This program is creates and fill the data warehouse where biodiversity data is stored.
It downloads a DarwinCore Archive file from an IPT installation and saves it in a table. Each record is regarded as a document and successive versions of a record are kept. Thus it is always possible to find a record in the state it was when a publication or a website referring to it was written.
Documents are stored as zipped JSON objects.
MySQL 5.5 and Java JDK 1.7 and an internet connection.
Before running the program for the first time, you need to create a database first
and then make a copy of the file bourgogne/src/resources/META-INF/persistence_vanilla.xml
in the same location and name it persistence.xml
. In persistence.xml
, change database, user and
password accordingly to your installation.

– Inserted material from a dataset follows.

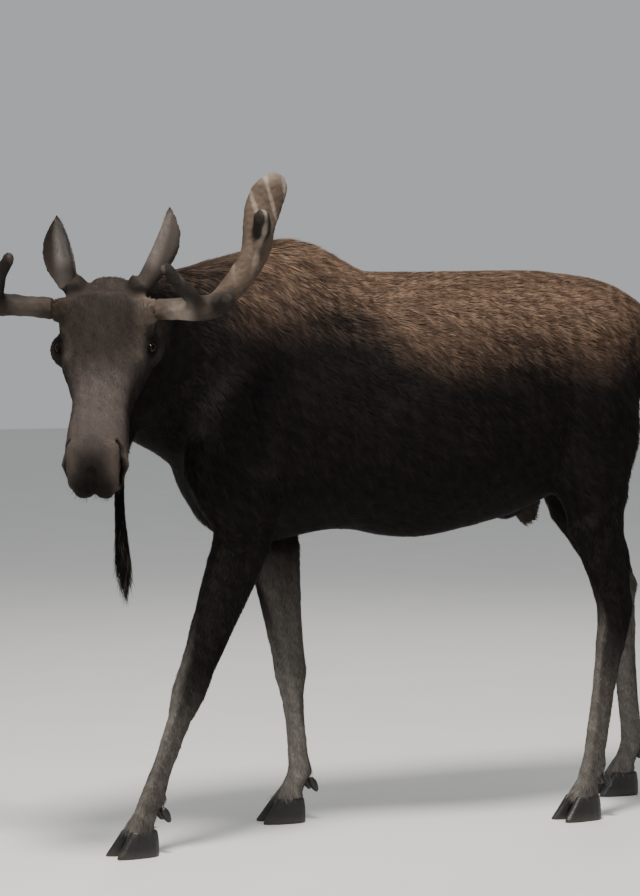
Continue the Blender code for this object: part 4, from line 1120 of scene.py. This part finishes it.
def grow_coat():
    """Every tuft of the body, shared out among pieces by region and side."""
    density = by_region(skin_shares, "per_square_metre") * ~skin_bare
    grown = scattered(skin_points, skin_triangles, density, skin_columns)
    place, normal, shares = grown["place"], grown["normal"], grown["shares"]
    way = flattened(grown["way"], normal)
    count = len(place)
    values = varied(place, 0.34, bake_map)
    angle = 0.13 * random.normal(size=count) + 0.30 * waves(place, 0.05, 11) + 0.10 * waves(place, 0.016, 12)
    way = turned(way, normal, angle)
    length = by_region(shares, "length") * random.uniform(0.72, 1.25, count)
    width = by_region(shares, "width") * random.uniform(0.75, 1.25, count)
    lift = by_region(shares, "depth") * by_region(shares, "lift") * random.uniform(0.55, 1.1, count)
    # the mane over the hump and the crest of the neck is longer
    mane = ramp(place[:, 2], 1.62, 1.76) * ramp(place[:, 1], 0.25, -0.15) * (shares[:, 0] + shares[:, 1])
    length = length * (1 + 0.8 * mane)
    # behind the head the neck's hair starts short
    behind = lengths(place - in_head(0.15, 0.0, -0.10))
    length = length * (1 - 0.50 * share_of(shares, "neck") * ramp(behind, 0.44, 0.26))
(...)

You can either create the table by running mysql yourdatabase -u root -p < bourgogne.sql
(preferred solution)
or by letting the program create it during its first run. But you will need then to create
different indexes for better performance for future use:
CREATE INDEX datasetId_idx ON entities(datasetId);
CREATE INDEX originalUID_idx ON entities(originalUID);
CREATE INDEX updated_idx ON entities(updated DESC);
CREATE INDEX deleted_idx ON entities(datasetid, deleted);
CREATE INDEX processed_idx ON entities(datasetid, processed);
CREATE INDEX dt_idx ON transactions(dt DESC);
CREATE INDEX entityId_idx ON transactions(entityId);
CREATE INDEX coordinates_idx ON transactions(coordinates);
CREATE INDEX coll_inst_idx ON transactions(collectioncode, institutioncode);
Copy the file sample.xml
located at the root of this directory and
name it according to the resource you want to use. Then open it and change the
content for your needs.
On the command line:
java -jar bourgogne.jar resource.xml